Change is unavoidable.
It is the RATE and DIRECTION OF CHANGE that a change agent is trying to control or at least modify. That is in contrast to the constant incremental, random changes we always face. If a change agent cannot impact increase the rate of change at all, then they are not doing their job. That is especially true in ‘change averse’ companies or other organizations.
There’s a difference between leading change and managing change. Like a project, a managed change should have a start point and destination defined: the “As Is – To Be” approach. If you really understand where your stakeholders are now, and where you really need them to be (which is always less than the ideal), you have the advantage of a defined journey that you control.
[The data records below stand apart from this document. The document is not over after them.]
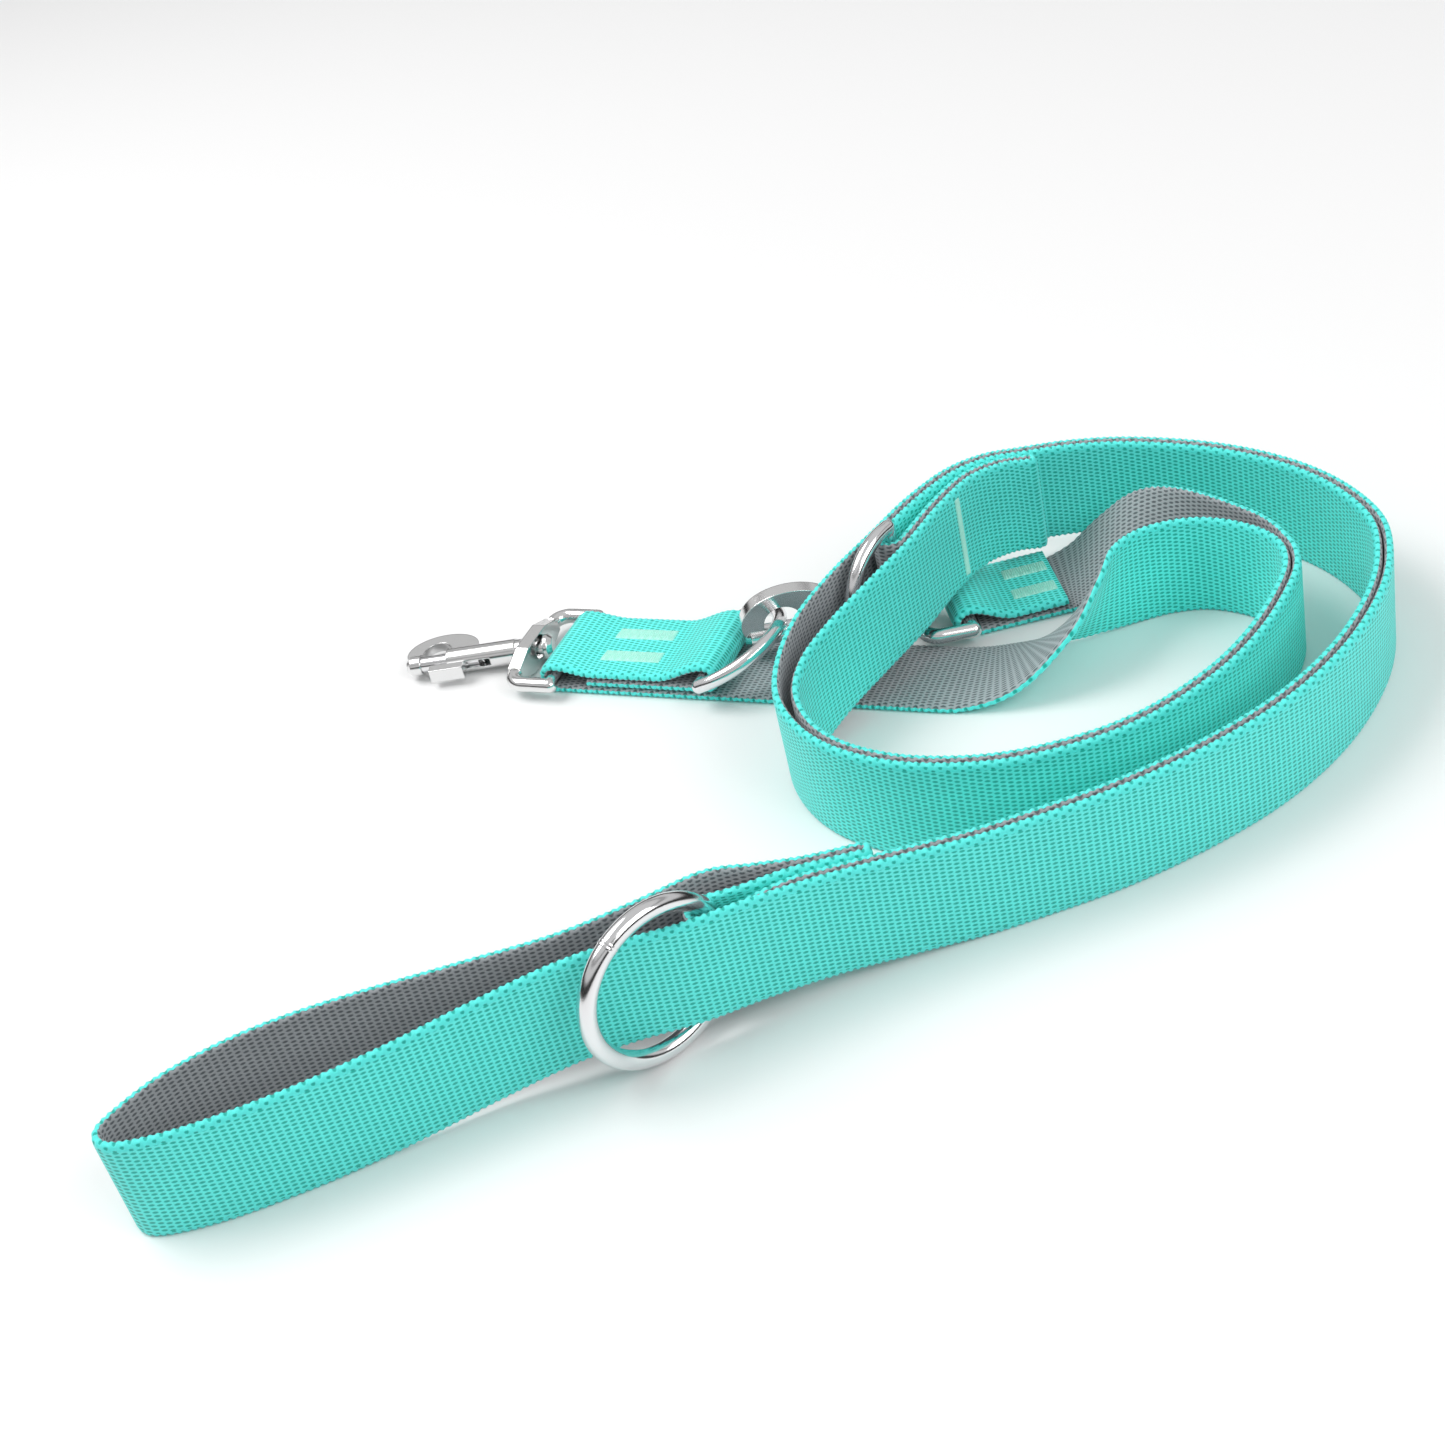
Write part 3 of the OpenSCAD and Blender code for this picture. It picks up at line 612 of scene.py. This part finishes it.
# Butt weld of the O-ring: the wire's two ends meet at its upper left, and a low bead is left round the
# joint.
weld_at = math.radians(118)
ring_centre = Vector((-35, -73.2, o_ring_z))
wire_r = o_wire / 2
bead_verts = []
bead_faces = []
profile = [(-0.8, -0.06), (-0.5, 0.06), (-0.16, 0.14), (0.0, -0.04)]
profile += [(0.16, 0.14), (0.5, 0.06), (0.8, -0.06)]
around = 40
for run, proud in profile:
    a = weld_at + run / o_ring_r
    outward = o_ring_dir * math.cos(a) + up * math.sin(a)
    sideways = left_of(o_ring_dir)
    for k in range(around):
        b = 2 * math.pi * k / around
        rim_at = ring_centre + outward * (o_ring_r + (wire_r + proud) * math.cos(b))
        rim_at += sideways * ((wire_r + proud) * math.sin(b))
        bead_verts.append(tuple((rim_at + fold_shift) * MM))
for j in range(len(profile) - 1):
    for k in range(around):
        n = (k + 1) % around
        bead_faces.append((j * around + k, j * around + n, (j + 1) * around + n, (j + 1) * around + k))
bead_mesh = bpy.data.meshes.new("o_ring_weld")
bead_mesh.from_pydata(bead_verts, [], bead_faces)
bead_mesh.shade_smooth()
bead_mesh.materials.append(wire_chrome)
bead = bpy.data.objects.new("o_ring_weld", bead_mesh)
scene.collection.objects.link(bead)
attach(bead, "o_ring")

# Table top and light: a white table that runs out of sight, under broad soft lamps and a bright room.
bpy.ops.mesh.primitive_plane_add(size=8, location=(0, 0, 0))
table_top = bpy.context.object
table_top.name = "table_top"
table_white = bpy.data.materials.new("table_white")
table_white.use_nodes = True
table_white.node_tree.nodes["Principled BSDF"].inputs["Base Color"].default_value = (0.88, 0.88, 0.88, 1)
table_white.node_tree.nodes["Principled BSDF"].inputs["Roughness"].default_value = 0.6
table_top.data.materials.append(table_white)
room = bpy.data.worlds.new("bright_room")
room.use_nodes = True
sky = room.node_tree.nodes["Background"]
sky.inputs["Strength"].default_value = 0.66
toward = room.node_tree.nodes.new("ShaderNodeTexCoord")
height_of = room.node_tree.nodes.new("ShaderNodeSeparateXYZ")
walls = room.node_tree.nodes.new("ShaderNodeValToRGB")
room.node_tree.links.new(toward.outputs["Generated"], height_of.inputs[0])
room.node_tree.links.new(height_of.outputs["Z"], walls.inputs[0])
room.node_tree.links.new(walls.outputs["Color"], sky.inputs["Color"])
wall_stops = [(0.0, 0.25), (0.1, 0.03), (0.24, 0.06), (0.35, 0.95)]
wall_stops += [(0.55, 1), (0.62, 0.35), (0.72, 1), (1, 1)]
for stop, (place, grey) in enumerate(wall_stops):
    if stop < 2:
        element = walls.color_ramp.elements[stop]
        element.position = place
    else:
        element = walls.color_ramp.elements.new(place)
    element.color = (grey, grey, grey, 1)
scene.world = room


def lamp(name, at, size, power):
    """A square soft box that faces the middle of the coil."""
    light = bpy.data.lights.new(name, "AREA")
    light.size = size
    light.energy = power
    lamp_object = bpy.data.objects.new(name, light)
    lamp_object.location = at
    lamp_object.rotation_euler = (Vector(at) * -1).to_track_quat("-Z", "Y").to_euler()
    scene.collection.objects.link(lamp_object)


lamp("lamp_over_left", (-0.7, 0.3, 1.1), 0.8, 11)
lamp("lamp_front_right", (0.8, -0.8, 0.9), 0.9, 8)
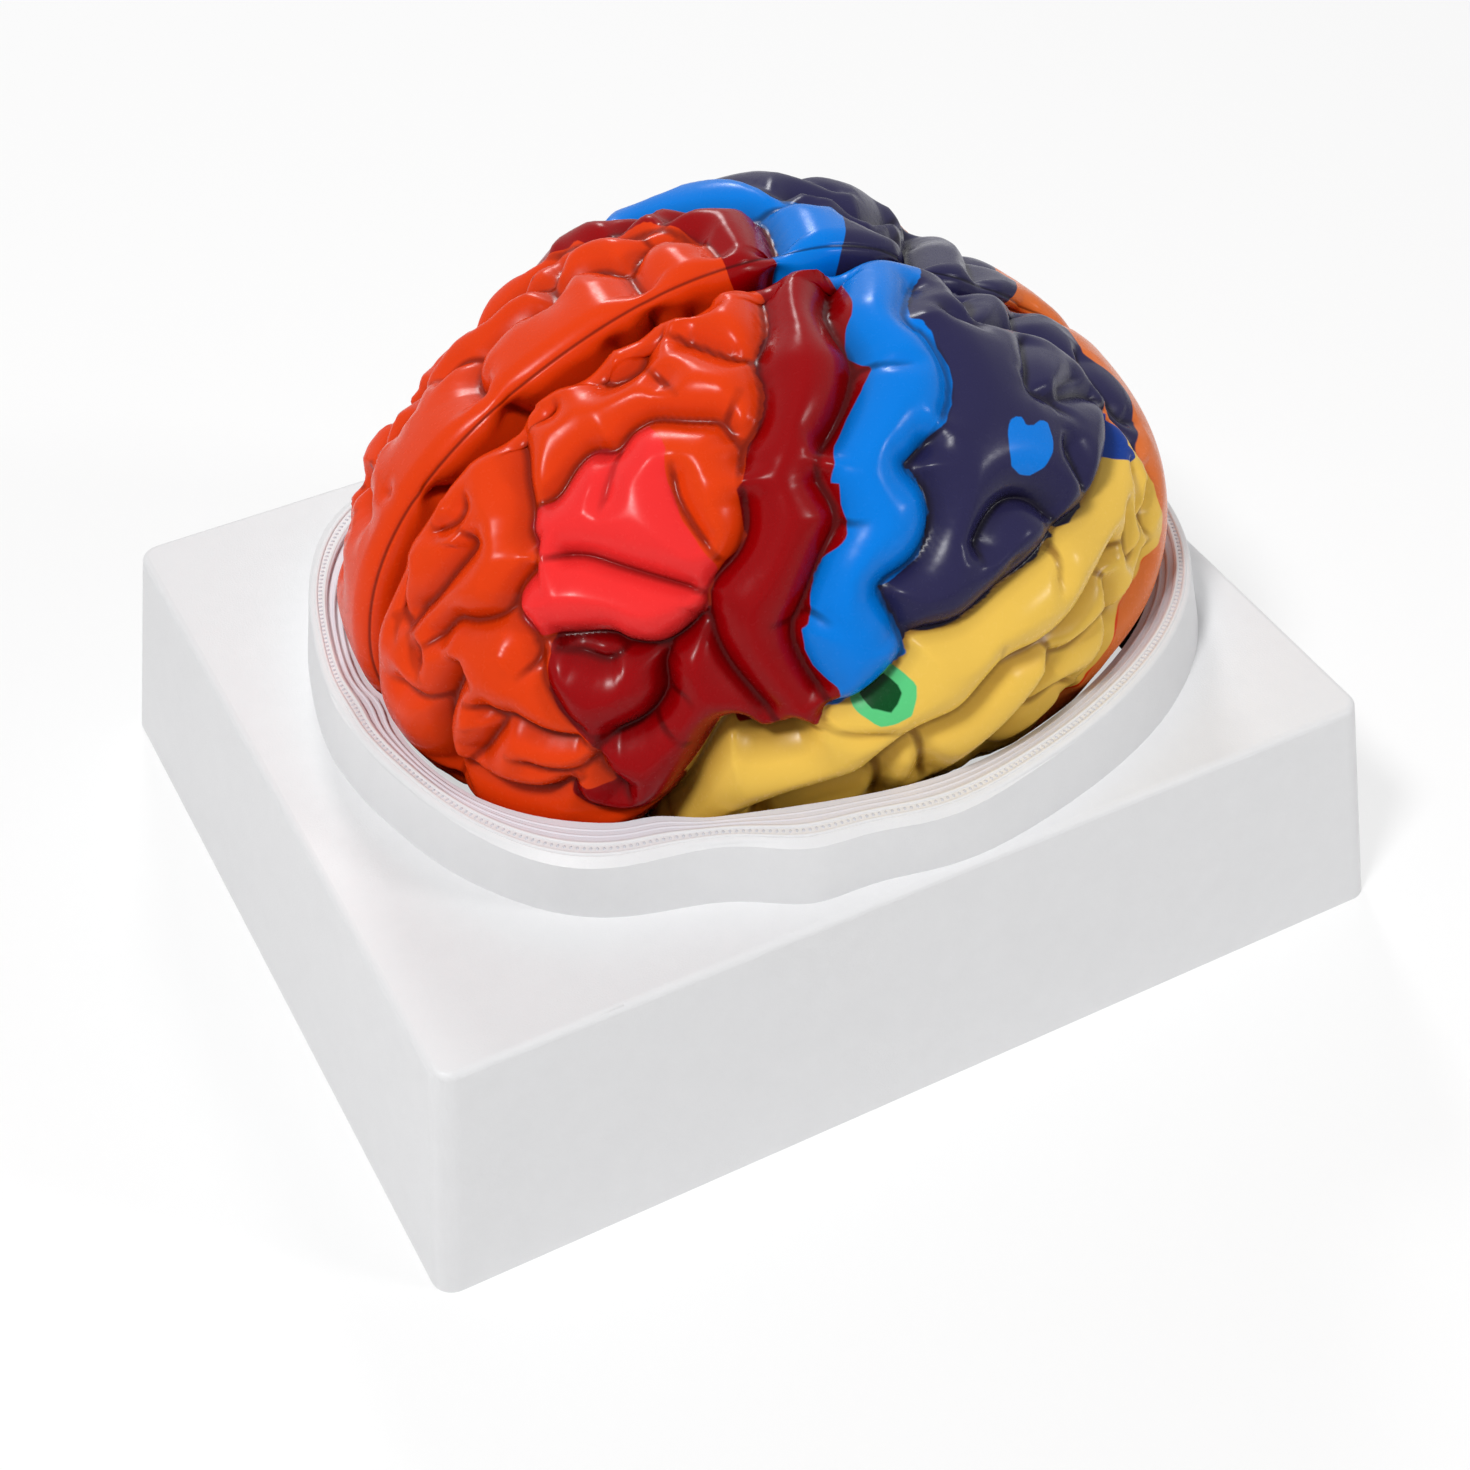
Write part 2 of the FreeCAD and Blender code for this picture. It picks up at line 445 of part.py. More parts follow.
class Profile:
    """One profile of a half: down the outer form, over the crest and along the inner face."""

    def __init__(self, rim_x, rim_z, carving):
        self.carving = carving
        self.rim = math.hypot(rim_x, rim_z)
        self.ux = rim_x / self.rim
        self.uz = rim_z / self.rim
        self.gap = half_gap(self.uz)
        self.start = math.atan2(self.rim, CAGE_DEPTH)
        low, high = self.start, math.pi / 2
        for _ in range(BISECTION_STEPS):
            middle = (low + high) / 2
            if self.outer(middle)[1] > self.gap + CREST_RADIUS:
                low = middle
            else:
                high = middle
        self.end = low
        self.crest = self.outer(self.end)[0] - CREST_RADIUS

    def outer(self, turn):
        """Reach from the cross axis and height over the mid-plane of the smooth form."""
        direction = (self.ux * math.sin(turn), -math.cos(turn), self.uz * math.sin(turn))
        radius = form_radius(direction)
        return radius * math.sin(turn), radius * math.cos(turn)

    def point(self, share):
        """Carved point of the profile, from 0 on the side to 1 at the flat field."""
        limit = 1.0
        if share < OUTER_SHARE:
            turn = self.start + (self.end - self.start) * share / OUTER_SHARE
            reach, height = self.outer(turn)
            inward = (-math.sin(turn), -math.cos(turn))
        elif share < OUTER_SHARE + CREST_SHARE:
            turn = math.pi / 2 * (share - OUTER_SHARE) / CREST_SHARE
            reach = self.crest + CREST_RADIUS * math.cos(turn)
            height = self.gap + CREST_RADIUS * (1 - math.sin(turn))
            inward = (-math.cos(turn), math.sin(turn))
        else:
            along = (share - OUTER_SHARE - CREST_SHARE) / (1 - OUTER_SHARE - CREST_SHARE)
            reach = self.crest + (self.rim - self.crest) * along
            limit = smooth_step((reach - self.rim) / FLAT_MARGIN)
            height = self.gap * limit
            inward = (0.0, 1.0)
        depth = limit * self.carving.depth_at((reach * self.ux, -height, reach * self.uz))
        reach += depth * inward[0]
        height += depth * inward[1]
        return (reach * self.ux, -height, reach * self.uz)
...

Amber, I’m a little late to this conversation, but thought it was important enough to comment any way. This is an excellent and real life look at organizational change. I once had an agency business consultant pull me aside after his completing the agency evaluation. He told me that I was a true and effective agent of change and not to worry that he wouldn’t tell anyone about it. That’s because I had learned long ago that the one carrying the flag is the one to get shot. (S)he creates the initial momentum, but in the end,, passes the flag on the way down. I learned to work from within, building consensus one at a time by addressing each persons’ concerns (and insecurities). It’s much easier being a change agent if you are an invisible ninja. So, shhhhh. Don’t tell my secret!